M. M. : Les paniques collectives sont une idée reçue. Un chercheur de l’université du Sussex (Grande-Bretagne), John Drury, a consacré sa vie à cette question : une foule est-elle solidaire en cas d’urgence vitale ? Ainsi, il a récolté des témoignages de rescapés des tours du World Trade Center, à New York, et s’est rendu compte que les gens ne s’étaient pas bousculés, mais avaient fait preuve de solidarité les uns avec les autres. Certaines expériences mesurent le degré d’altruisme ou d’individualisme d’une personne. Si une pression pèse sur elle, par exemple, si on lui demande de prendre une décision rapidement au sujet d’une grosse somme d’argent, elle aura tendance à se montrer plus altruiste. À l’inverse, si on lui demande de réfléchir, elle sera plus individualiste. Ces recherches suggèrent que notre programme cérébral nous conduit spontanément à être bons avec notre prochain.
Existe-t-il une intelligence de la foule ?

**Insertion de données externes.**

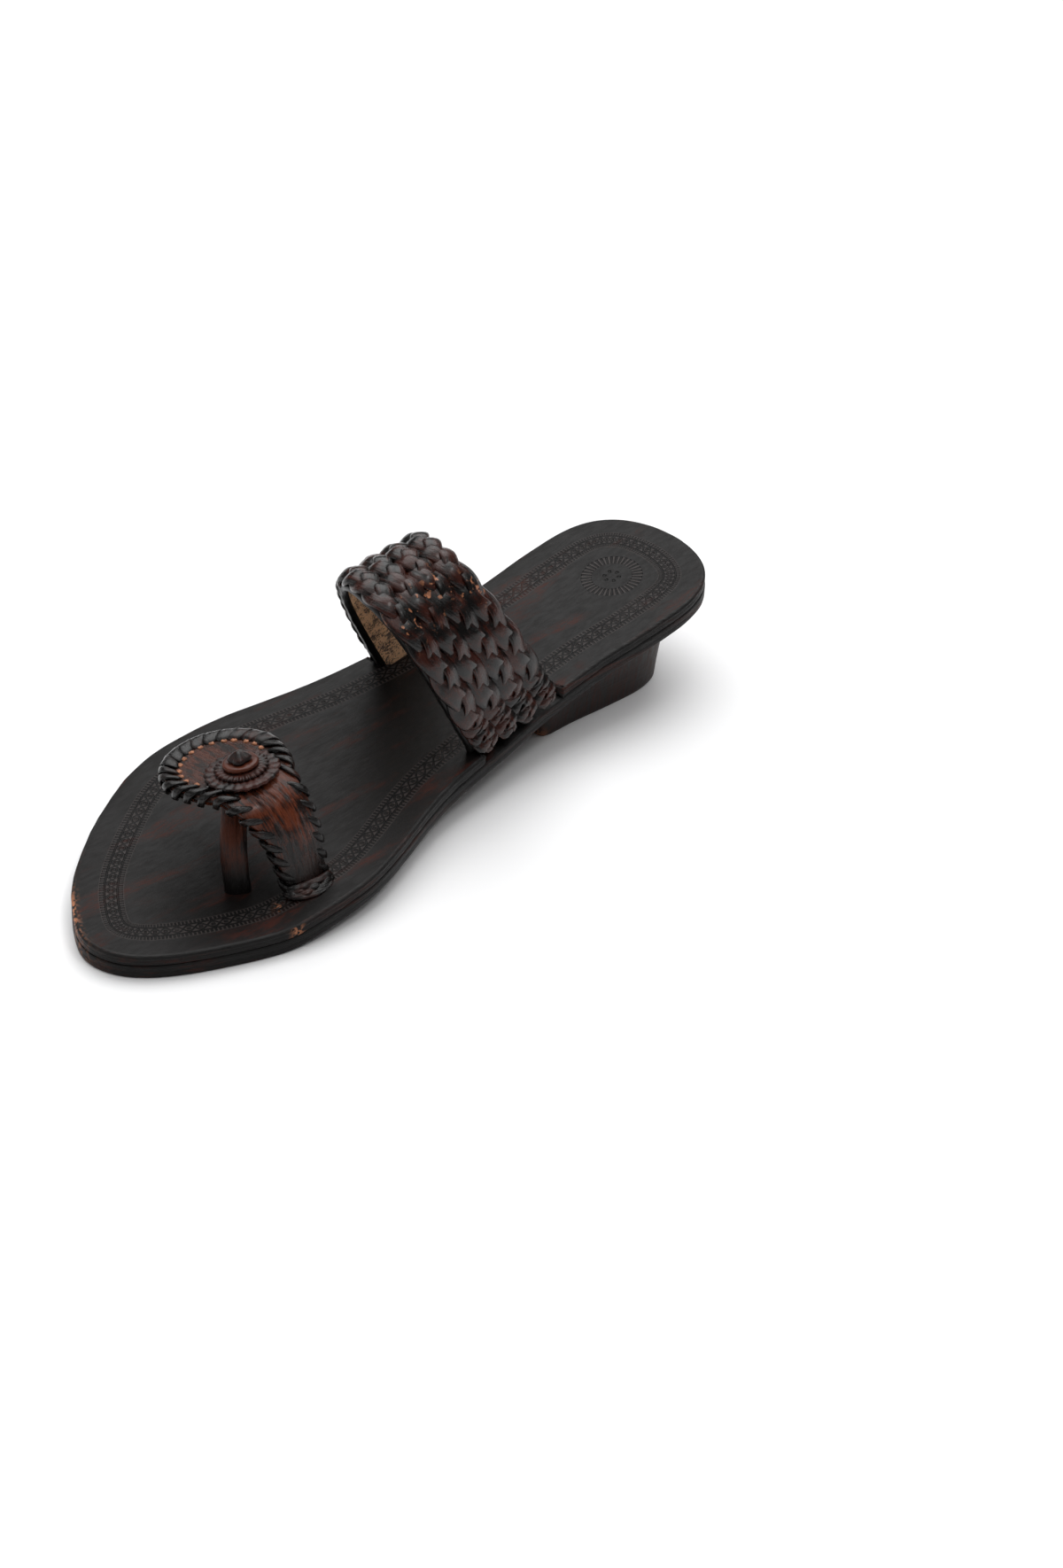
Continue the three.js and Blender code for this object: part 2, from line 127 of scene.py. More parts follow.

M. M. : La fouloscopie s’intéresse aux ensembles de gens physiques (comme dans une foule), mais aussi aux « groupes virtuels ». La recherche en fouloscopie permet de comprendre comment des gens, chacun de leur côté, peuvent participer à un projet collectif. Wikipédia est un exemple. Luis von Ahn, un informaticien de l’université Carnegie Mellon, de Pittsburgh (Pennsylvanie), s’est également servi de l’intelligence de la masse grâce au « captcha ». Vous savez, ce mot que l’utilisateur doit recopier pour prouver qu’il n’est pas un robot. Eh bien, il n’est pas pris au hasard. Il est extrait d’un livre ancien que des universités souhaitent numériser, le programme informatique voué à cette tâche n’étant pas capable de déchiffrer le texte dégradé par le temps. Mot après mot, sans s’en rendre compte, la foule d’internautes recopie Les Confessions de Rousseau ou L’Encyclopédie de Diderot. La prochaine fois que Facebook vous invitera à saisir quelques caractères déformés, dites-vous que vous contribuez, un tout petit peu, à la sauvegarde de la connaissance humaine !
1. Mehdi Moussaïd est chercheur au Max-Planck Institute de Berlin (Allemagne).
2. L’éthologie est l’étude du comportement des espèces animales.
Fouloscopie, ce que la foule dit de nous, de Mehdi Mou. Éd. HumenSciences, 2019.